— Start of Recorded data —

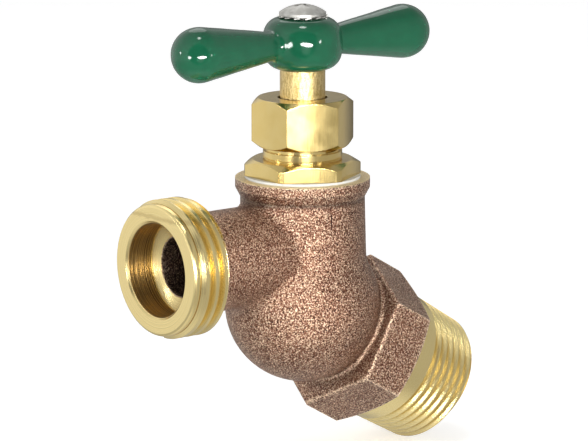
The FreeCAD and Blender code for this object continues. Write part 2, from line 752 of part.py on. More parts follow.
def make_seat_washer_screw():
    """The slotted screw that holds the seat washer in its cup."""
    body = new_body("seat_washer_screw")
    turned(body, "screw", outline(new_sketch(body, "section", "XZ_Plane"), [
        ("0", "bibb_head_foot"),
        ("bibb_head_radius - mouth_chamfer", "bibb_head_foot"),
        ("bibb_head_radius", "bibb_head_foot + mouth_chamfer"),
        ("bibb_head_radius", "seat_level"),
        ("bibb_screw_radius", "seat_level"),
        ("bibb_screw_radius", "seat_level + bibb_screw_length"),
        ("0", "seat_level + bibb_screw_length"),
    ]))
    slot = new_sketch(body, "slot", "XY_Plane", {"Base.z": "bibb_head_foot + slot_depth"})
    rectangle(slot, "(bibb_head_radius + slot_width)", "(slot_width / 2)")
    extruded(body, "slot_cut", slot, "Pocket", "slot_depth")


def make_packing_ring():
    """The soft ring that seals the stem."""
    body = new_body("packing_ring")
    turned(body, "ring", outline(new_sketch(body, "section", "XZ_Plane"), [
        ("guide_radius", "packing_floor"),
        ("packing_radius - stem_fit", "packing_floor"),
        ("packing_radius - stem_fit", "packing_top"),
        ("guide_radius", "packing_top"),
    ]))


def make_packing_gland():
    """The flanged follower that the nut presses on the packing ring."""
    body = new_body("packing_gland")
    turned(body, "follower", outline(new_sketch(body, "section", "XZ_Plane"), [
        ("guide_radius", "packing_top"),
        ("packing_radius - stem_fit", "packing_top"),
        ("packing_radius - stem_fit", "gland_shoulder"),
        ("gland_radius", "gland_shoulder"),
        ("gland_radius", "gland_top"),
        ("guide_radius", "gland_top"),
    ]))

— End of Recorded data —

Recite the full listing above exactly.

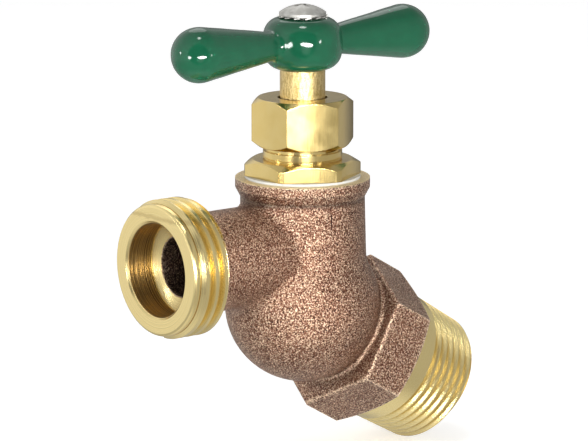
The FreeCAD and Blender code for this object continues. Write part 2, from line 752 of part.py on. More parts follow.
def make_seat_washer_screw():
    """The slotted screw that holds the seat washer in its cup."""
    body = new_body("seat_washer_screw")
    turned(body, "screw", outline(new_sketch(body, "section", "XZ_Plane"), [
        ("0", "bibb_head_foot"),
        ("bibb_head_radius - mouth_chamfer", "bibb_head_foot"),
        ("bibb_head_radius", "bibb_head_foot + mouth_chamfer"),
        ("bibb_head_radius", "seat_level"),
        ("bibb_screw_radius", "seat_level"),
        ("bibb_screw_radius", "seat_level + bibb_screw_length"),
        ("0", "seat_level + bibb_screw_length"),
    ]))
    slot = new_sketch(body, "slot", "XY_Plane", {"Base.z": "bibb_head_foot + slot_depth"})
    rectangle(slot, "(bibb_head_radius + slot_width)", "(slot_width / 2)")
    extruded(body, "slot_cut", slot, "Pocket", "slot_depth")


def make_packing_ring():
    """The soft ring that seals the stem."""
    body = new_body("packing_ring")
    turned(body, "ring", outline(new_sketch(body, "section", "XZ_Plane"), [
        ("guide_radius", "packing_floor"),
        ("packing_radius - stem_fit", "packing_floor"),
        ("packing_radius - stem_fit", "packing_top"),
        ("guide_radius", "packing_top"),
    ]))


def make_packing_gland():
    """The flanged follower that the nut presses on the packing ring."""
    body = new_body("packing_gland")
    turned(body, "follower", outline(new_sketch(body, "section", "XZ_Plane"), [
        ("guide_radius", "packing_top"),
        ("packing_radius - stem_fit", "packing_top"),
        ("packing_radius - stem_fit", "gland_shoulder"),
        ("gland_radius", "gland_shoulder"),
        ("gland_radius", "gland_top"),
        ("guide_radius", "gland_top"),
    ]))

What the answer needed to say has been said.